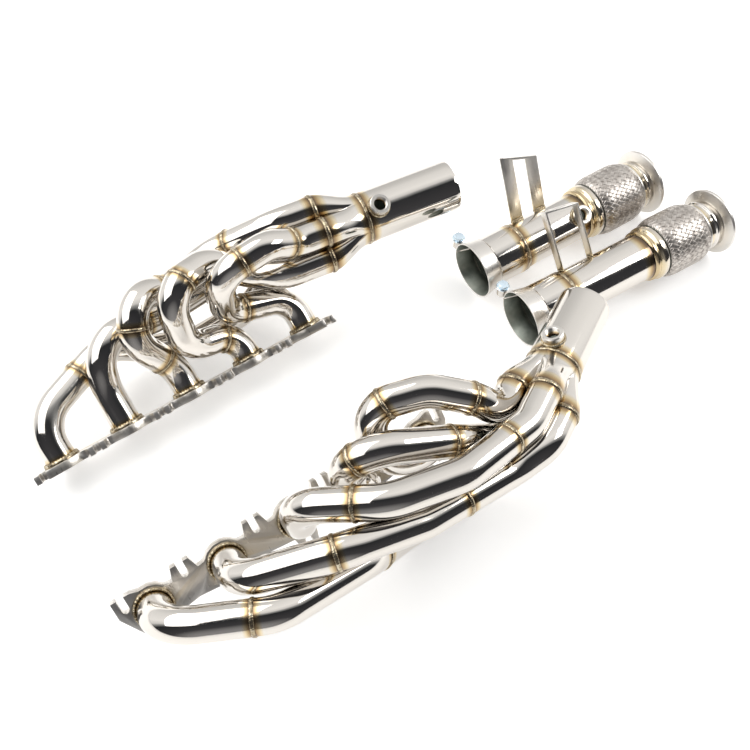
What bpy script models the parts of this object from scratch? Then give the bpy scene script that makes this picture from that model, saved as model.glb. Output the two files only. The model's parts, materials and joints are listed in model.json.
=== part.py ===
"""Racing exhaust system: two five-into-one headers and two flexible link pipes.

Every route and size is in millimetres in one layout frame: X runs along the
header flanges towards the outlets, Y across, Z up from the surface that the
four sections lie on. LAYOUT_SHIFT moves the set onto its origin, and MM turns
it into metres as each mesh is made.
"""
import math

import bmesh
import bpy
from mathutils import Matrix, Vector

MM = 0.001
GAP = 0.3                      # clearance left between touching pieces
LAYOUT_SHIFT = Vector((-503.5, 122.1, -0.36))

# Tube sizes
PRIMARY_OD = 42.4
OUTLET_OD = 76.2
TUBE_WALL = 2.0
PRIMARY_SIDES = 12
OUTLET_SIDES = 24
BEND_STEP = math.radians(25)   # largest turn between two rings of a bend

# Header flange
PORT_PITCH = 98.0
PORT_COUNT = 5
FLANGE_THICKNESS = 12.0
FLANGE_BOSS_RADIUS = 28.0
FLANGE_ENDS = (-40.0, 432.0)   # along the line of ports, from the first port
STUD_SLOT_WIDTH = 9.0
UPPER_STUDS = (-28.0, 49.0, 147.0, 245.0, 343.0, 420.0)
UPPER_TAB_TIP = 31.0
UPPER_SLOT_FLOOR = 11.0
LOWER_STUD_OFFSET = 2.0        # lower studs stand beneath the ports
LOWER_TAB_TIP = 40.0
LOWER_SLOT_FLOOR = 28.5
TAB_HALF_WIDTH = 12.0

# Merge collector
LOBE_RADIUS = 37.8             # centres of the five runners about the collector axis
COLLECTOR_LENGTH = 68.0

# Oxygen sensor bungs
BUNG_OD = 30.0
BUNG_BORE = 18.0
BUNG_HEIGHT = 12.0

# Link pipes
SOCKET_OD = 81.0
SOCKET_MOUTH_OD = 92.0         # the socket flares towards its mouth
SOCKET_MOUTH_BORE = 88.0
SOCKET_FLARE = 20.0
SOCKET_LENGTH = 29.0
SOCKET_SLOT = (3.0, 24.0)      # width, length
EXPANDED_END = 79.0            # the pipe is expanded to slip over the outlet up to here
EXPANDED_TAPER = 5.0
COLLAR_OD = 89.0
COLLAR_STEP_OD = 84.0
COLLAR_LENGTH = 26.0
REAR_COLLAR_OD = 86.0
BRAID_OD = 101.0
BRAID_LENGTH = 80.0
BELLOWS_OD = 90.0
BELLOWS_RIBS = 5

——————

#### REQUIREMENTS:
Write out the listing once more, matching it exactly.

#### TASK ANSWER:
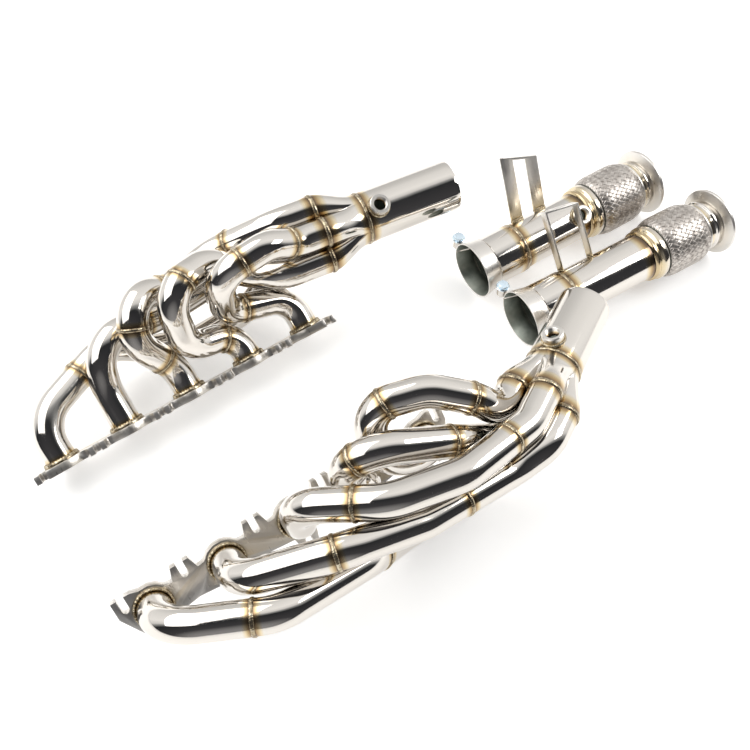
What bpy script models the parts of this object from scratch? Then give the bpy scene script that makes this picture from that model, saved as model.glb. Output the two files only. The model's parts, materials and joints are listed in model.json.
=== part.py ===
"""Racing exhaust system: two five-into-one headers and two flexible link pipes.

Every route and size is in millimetres in one layout frame: X runs along the
header flanges towards the outlets, Y across, Z up from the surface that the
four sections lie on. LAYOUT_SHIFT moves the set onto its origin, and MM turns
it into metres as each mesh is made.
"""
import math

import bmesh
import bpy
from mathutils import Matrix, Vector

MM = 0.001
GAP = 0.3                      # clearance left between touching pieces
LAYOUT_SHIFT = Vector((-503.5, 122.1, -0.36))

# Tube sizes
PRIMARY_OD = 42.4
OUTLET_OD = 76.2
TUBE_WALL = 2.0
PRIMARY_SIDES = 12
OUTLET_SIDES = 24
BEND_STEP = math.radians(25)   # largest turn between two rings of a bend

# Header flange
PORT_PITCH = 98.0
PORT_COUNT = 5
FLANGE_THICKNESS = 12.0
FLANGE_BOSS_RADIUS = 28.0
FLANGE_ENDS = (-40.0, 432.0)   # along the line of ports, from the first port
STUD_SLOT_WIDTH = 9.0
UPPER_STUDS = (-28.0, 49.0, 147.0, 245.0, 343.0, 420.0)
UPPER_TAB_TIP = 31.0
UPPER_SLOT_FLOOR = 11.0
LOWER_STUD_OFFSET = 2.0        # lower studs stand beneath the ports
LOWER_TAB_TIP = 40.0
LOWER_SLOT_FLOOR = 28.5
TAB_HALF_WIDTH = 12.0

# Merge collector
LOBE_RADIUS = 37.8             # centres of the five runners about the collector axis
COLLECTOR_LENGTH = 68.0

# Oxygen sensor bungs
BUNG_OD = 30.0
BUNG_BORE = 18.0
BUNG_HEIGHT = 12.0

# Link pipes
SOCKET_OD = 81.0
SOCKET_MOUTH_OD = 92.0         # the socket flares towards its mouth
SOCKET_MOUTH_BORE = 88.0
SOCKET_FLARE = 20.0
SOCKET_LENGTH = 29.0
SOCKET_SLOT = (3.0, 24.0)      # width, length
EXPANDED_END = 79.0            # the pipe is expanded to slip over the outlet up to here
EXPANDED_TAPER = 5.0
COLLAR_OD = 89.0
COLLAR_STEP_OD = 84.0
COLLAR_LENGTH = 26.0
REAR_COLLAR_OD = 86.0
BRAID_OD = 101.0
BRAID_LENGTH = 80.0
BELLOWS_OD = 90.0
BELLOWS_RIBS = 5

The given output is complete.